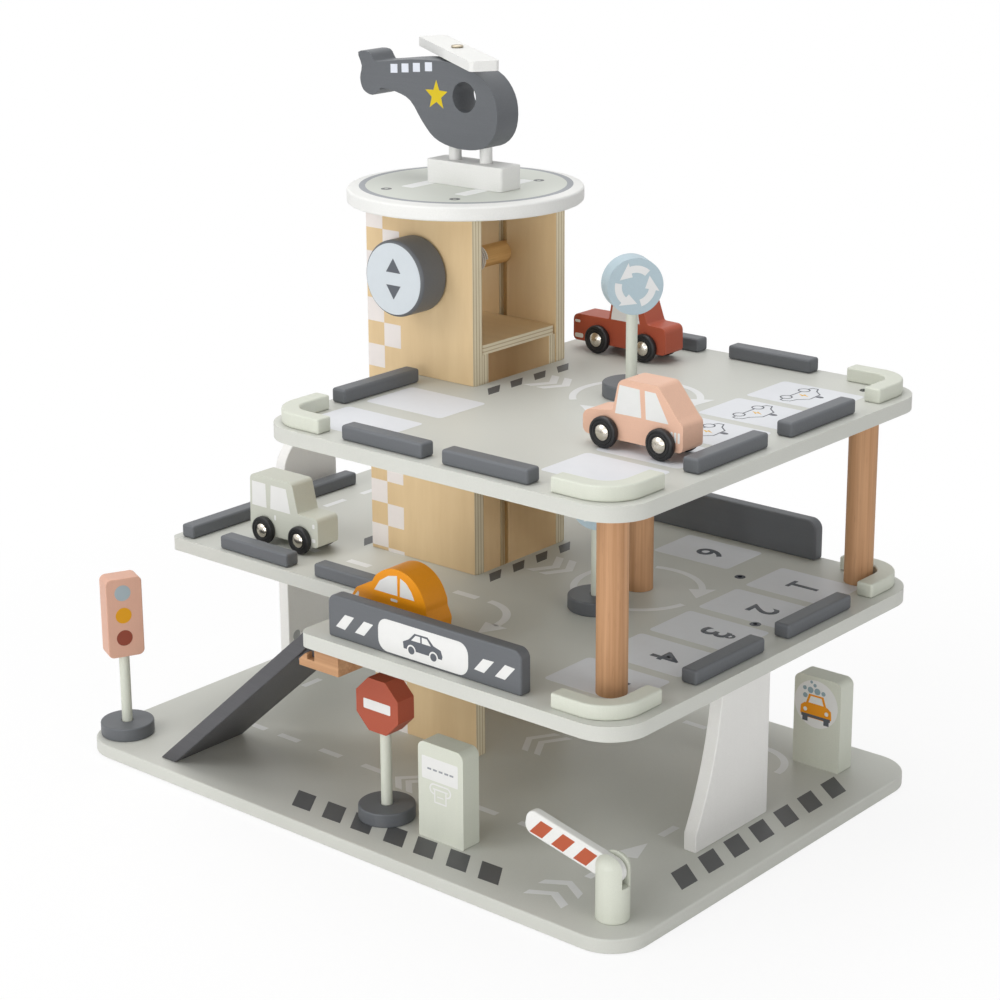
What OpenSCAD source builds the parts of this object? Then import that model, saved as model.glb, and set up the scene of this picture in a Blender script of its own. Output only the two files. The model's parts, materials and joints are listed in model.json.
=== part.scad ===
// Toy parking garage with a winding lift, a hook-on ramp, a barrier, signs, cars and a helicopter.
// The origin is the middle of the base's underside, +X runs along the front to the right,
// +Y to the back and +Z up. Places are worked out from the base's front left corner.

/* [Boards] */
// Thickness of every plywood board
board_t = 9; // [7:0.5:12]
// Length of the base along the front
base_l = 450; // [430:1:520]
// Depth of the base from front to back
base_w = 313.5; // [305:0.5:360]
// Corner radius of the base in plan
base_r = 26; // [8:1:40]

/* [Decks] */
// Clear height between the base and the middle deck
lower_storey_h = 116; // [108:1:150]
// Clear height between the middle deck and the top deck
upper_storey_h = 114.7; // [100:0.1:150]
// Length of the middle deck
middle_l = 429; // [420:1:434]
// Distance of the middle deck's front edge from the base's front edge
middle_front = 72.2; // [66:0.1:80]
// Length of the entry lane in front of the middle deck
lane_l = 239; // [232:1:246]
// Distance of the lane's front edge from the base's front edge
lane_front = 1; // [0:0.5:5]
// Length of the top deck in front of the tower
top_l = 270; // [262:1:280]
// Length of the top deck behind the tower
top_back_l = 248; // [240:1:258]
// Distance of the top deck's front edge from the base's front edge
top_front = 1.7; // [0:0.1:5]
// Distance of the decks' right and back edges inside the base's
deck_inset = 3; // [0:0.5:6]
// Large corner radius of the decks in plan
deck_r = 26; // [10:1:30]
// Small corner radius of the decks in plan
deck_small_r = 5; // [2:0.5:8]

/* [Lift tower] */
// Distance of the tower from the base's left edge
tower_x = 137.1; // [134:0.1:145]
// Distance of the tower from the base's front edge
tower_front = 142.1; // [139:0.1:146]
// Width of the tower's walls
tower_w = 88.6; // [82:0.2:92]
// Outer depth of the tower, over both walls
tower_depth = 90.3; // [84:0.1:94]
// Height of the tower above the top deck
tower_rise = 106.1; // [100:0.1:125]
// Depth of the groove that a wall carries each deck in
housing_d = 2; // [1:0.25:3]
// Width of the lift's guide groove
guide_w = 6.4; // [5:0.2:8]
// Depth of the lift's guide groove
guide_d = 4.5; // [3:0.25:5.5]
// Radius of the round landing board
helipad_r = 75; // [70:1:82]

/* [Lift and winder] */
// Outer height of the cabin
cabin_h = 60; // [50:1:66]
// Thickness of the cabin's boards
cabin_t = 6; // [4:0.5:8]
// Height of the cabin's roof above the top deck as photographed
cabin_rise = 24.3; // [15:0.1:28]
// Gap between the cabin and each tower wall
cabin_gap = 0.3; // [0.2:0.05:0.6]
// Distance of the winding shaft's axis below the tower's top
winder_drop = 39.8; // [30:0.1:44]
// Diameter of the winding shaft
shaft_d = 14; // [10:0.5:18]
// Radius of the winding knob
knob_r = 24.1; // [16:0.1:30]
// Thickness of the winding knob
knob_t = 23; // [14:1:30]
// Diameter of the lift's cord
cord_d = 1.6; // [1.2:0.1:2]
// Turns of cord on the shaft as photographed
cord_turns = 5.5; // [4.5:1:7.5]
// Distance from one turn of cord to the next
cord_pitch = 2.1; // [2.05:0.05:2.6]

/* [Supports and posts] */
// Diameter of the round wooden posts
post_d = 18; // [12:1:24]
// Distance of the left support from the base's left edge
left_support_in = 9; // [6:0.5:9]
// Radius of the left support's round top
arch_r = 26.25; // [20:0.25:32]
// Height of the arch's centre above the middle deck
arch_rise = 15.4; // [8:0.2:24]
// Width of the right support at its foot
right_support_w = 74.4; // [66:0.2:90]
// Radius of the right support's hollow front edge
hollow_r = 226; // [180:1:300]
// Setback of the hollow edge at the top of the right support
hollow_setback = 25.7; // [18:0.1:32]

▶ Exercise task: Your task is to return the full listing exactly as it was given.

▶ Correct result:
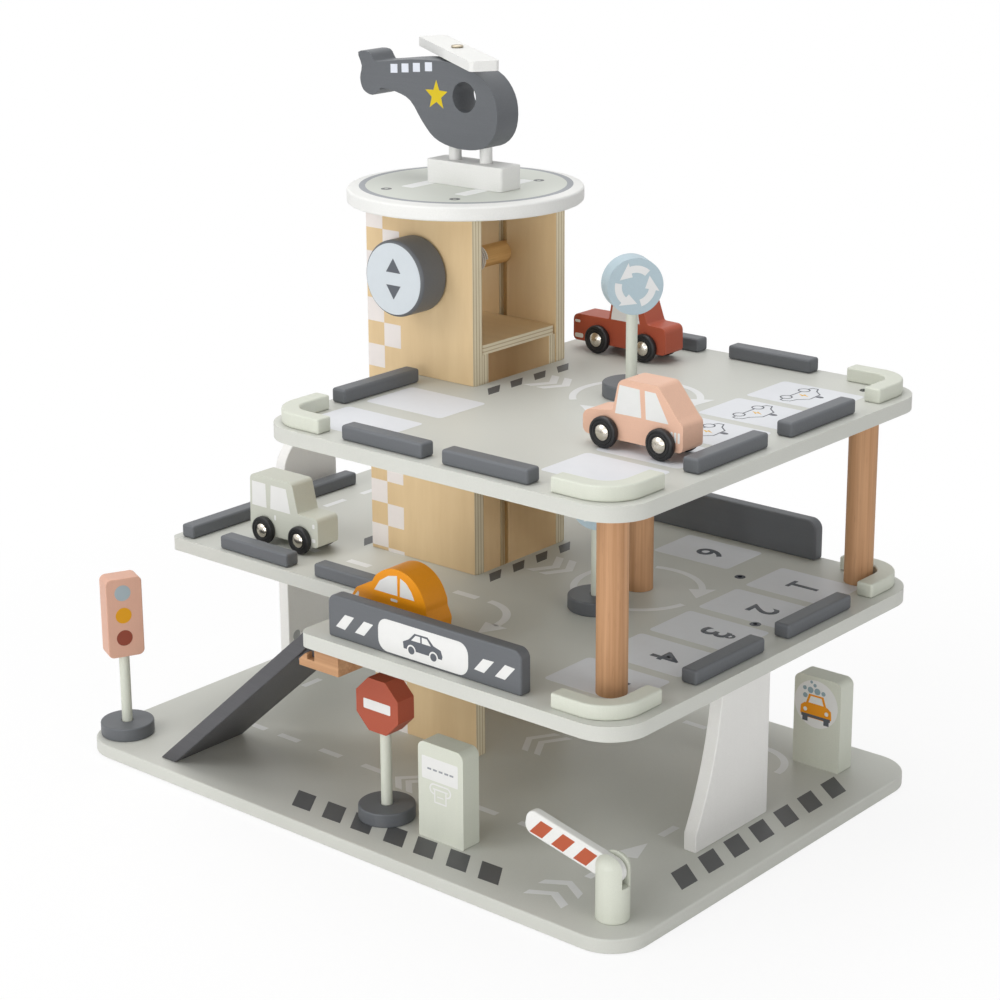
What OpenSCAD source builds the parts of this object? Then import that model, saved as model.glb, and set up the scene of this picture in a Blender script of its own. Output only the two files. The model's parts, materials and joints are listed in model.json.
=== part.scad ===
// Toy parking garage with a winding lift, a hook-on ramp, a barrier, signs, cars and a helicopter.
// The origin is the middle of the base's underside, +X runs along the front to the right,
// +Y to the back and +Z up. Places are worked out from the base's front left corner.

/* [Boards] */
// Thickness of every plywood board
board_t = 9; // [7:0.5:12]
// Length of the base along the front
base_l = 450; // [430:1:520]
// Depth of the base from front to back
base_w = 313.5; // [305:0.5:360]
// Corner radius of the base in plan
base_r = 26; // [8:1:40]

/* [Decks] */
// Clear height between the base and the middle deck
lower_storey_h = 116; // [108:1:150]
// Clear height between the middle deck and the top deck
upper_storey_h = 114.7; // [100:0.1:150]
// Length of the middle deck
middle_l = 429; // [420:1:434]
// Distance of the middle deck's front edge from the base's front edge
middle_front = 72.2; // [66:0.1:80]
// Length of the entry lane in front of the middle deck
lane_l = 239; // [232:1:246]
// Distance of the lane's front edge from the base's front edge
lane_front = 1; // [0:0.5:5]
// Length of the top deck in front of the tower
top_l = 270; // [262:1:280]
// Length of the top deck behind the tower
top_back_l = 248; // [240:1:258]
// Distance of the top deck's front edge from the base's front edge
top_front = 1.7; // [0:0.1:5]
// Distance of the decks' right and back edges inside the base's
deck_inset = 3; // [0:0.5:6]
// Large corner radius of the decks in plan
deck_r = 26; // [10:1:30]
// Small corner radius of the decks in plan
deck_small_r = 5; // [2:0.5:8]

/* [Lift tower] */
// Distance of the tower from the base's left edge
tower_x = 137.1; // [134:0.1:145]
// Distance of the tower from the base's front edge
tower_front = 142.1; // [139:0.1:146]
// Width of the tower's walls
tower_w = 88.6; // [82:0.2:92]
// Outer depth of the tower, over both walls
tower_depth = 90.3; // [84:0.1:94]
// Height of the tower above the top deck
tower_rise = 106.1; // [100:0.1:125]
// Depth of the groove that a wall carries each deck in
housing_d = 2; // [1:0.25:3]
// Width of the lift's guide groove
guide_w = 6.4; // [5:0.2:8]
// Depth of the lift's guide groove
guide_d = 4.5; // [3:0.25:5.5]
// Radius of the round landing board
helipad_r = 75; // [70:1:82]

/* [Lift and winder] */
// Outer height of the cabin
cabin_h = 60; // [50:1:66]
// Thickness of the cabin's boards
cabin_t = 6; // [4:0.5:8]
// Height of the cabin's roof above the top deck as photographed
cabin_rise = 24.3; // [15:0.1:28]
// Gap between the cabin and each tower wall
cabin_gap = 0.3; // [0.2:0.05:0.6]
// Distance of the winding shaft's axis below the tower's top
winder_drop = 39.8; // [30:0.1:44]
// Diameter of the winding shaft
shaft_d = 14; // [10:0.5:18]
// Radius of the winding knob
knob_r = 24.1; // [16:0.1:30]
// Thickness of the winding knob
knob_t = 23; // [14:1:30]
// Diameter of the lift's cord
cord_d = 1.6; // [1.2:0.1:2]
// Turns of cord on the shaft as photographed
cord_turns = 5.5; // [4.5:1:7.5]
// Distance from one turn of cord to the next
cord_pitch = 2.1; // [2.05:0.05:2.6]

/* [Supports and posts] */
// Diameter of the round wooden posts
post_d = 18; // [12:1:24]
// Distance of the left support from the base's left edge
left_support_in = 9; // [6:0.5:9]
// Radius of the left support's round top
arch_r = 26.25; // [20:0.25:32]
// Height of the arch's centre above the middle deck
arch_rise = 15.4; // [8:0.2:24]
// Width of the right support at its foot
right_support_w = 74.4; // [66:0.2:90]
// Radius of the right support's hollow front edge
hollow_r = 226; // [180:1:300]
// Setback of the hollow edge at the top of the right support
hollow_setback = 25.7; // [18:0.1:32]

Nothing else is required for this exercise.